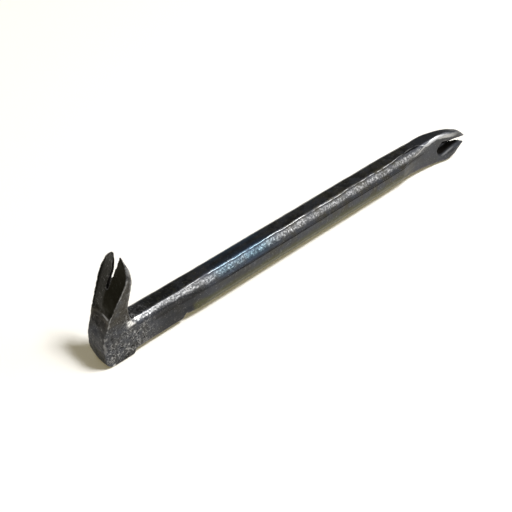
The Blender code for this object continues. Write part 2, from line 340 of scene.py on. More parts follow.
# The neck's step stands further on, and the octagon's lower chamfers, which
# widen out of it, are crowned along their middle
STEP_START = (0.031, 0.0385)
STEP_END = (0.046, 0.064)
STEP_TOP = (0.009, 0.014)
CHAMFER_NARROWS = (0.0417, 0.0593, 0.0024, 0.0)
CHAMFER_DEPTH = (0.0122, 0.0133)
CHAMFER_HALF = (0.0010, 0.0056)
CROWN_BEGINS = (0.0394, 0.0440)
CROWN_SETTLES = (0.049, 0.060)
CROWN_ENDS = (0.222, 0.242)
SLANT = 0.707

step_reach = product(
    skin, ease(skin, at["X"], *STEP_START), fade(skin, at["X"], *STEP_END),
    fade(skin, at["Z"], *STEP_TOP), given["Neck Reach"],
)
under_axis = product(skin, over_axis, -1.0)
out_of_chamfer = total(skin, under_axis, off_side, ease(skin, at["X"], *CHAMFER_NARROWS))
off_crest = maths(skin, "ABSOLUTE", less(skin, under_axis, off_side))
crown_start = product(skin, fade(skin, at["X"], *CROWN_SETTLES), given["Crown Start"])
crown = product(
    skin, ease(skin, out_of_chamfer, *CHAMFER_DEPTH), fade(skin, off_crest, *CHAMFER_HALF),
    ease(skin, at["X"], *CROWN_BEGINS), fade(skin, at["X"], *CROWN_ENDS), SLANT,
    total(skin, given["Chamfer Crown"], crown_start),
)
crown_outwards = product(skin, crown, maths(skin, "SIGN", at["Y"]))

# The heel's back swells a little, and its far lower corner is drawn in
FACES_BACK = (0.3, 0.8)
BULGE_FOOT = (0.006, 0.012)
BULGE_TOP = (0.018, 0.026)
CORNER_ROUND = (0.0010, 0.0080)
CORNER_LIFT = 0.6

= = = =

**THE EXERCISE**. Copy exactly the lines that run from the first line of the data to the line containing "SLANT = 0.707", please, with both ends included and nothing else.

**SOLUTION TO THIS EXERCISE**.
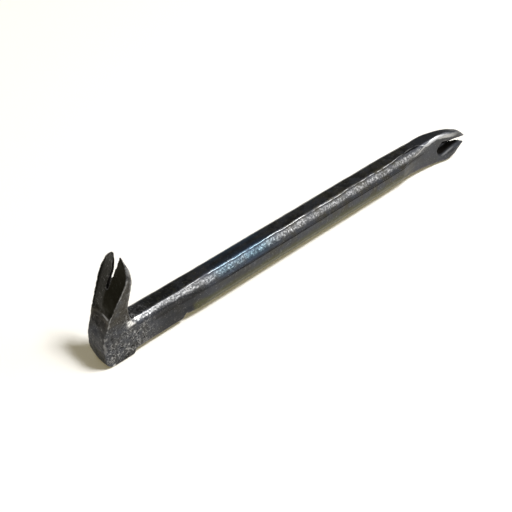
The Blender code for this object continues. Write part 2, from line 340 of scene.py on. More parts follow.
# The neck's step stands further on, and the octagon's lower chamfers, which
# widen out of it, are crowned along their middle
STEP_START = (0.031, 0.0385)
STEP_END = (0.046, 0.064)
STEP_TOP = (0.009, 0.014)
CHAMFER_NARROWS = (0.0417, 0.0593, 0.0024, 0.0)
CHAMFER_DEPTH = (0.0122, 0.0133)
CHAMFER_HALF = (0.0010, 0.0056)
CROWN_BEGINS = (0.0394, 0.0440)
CROWN_SETTLES = (0.049, 0.060)
CROWN_ENDS = (0.222, 0.242)
SLANT = 0.707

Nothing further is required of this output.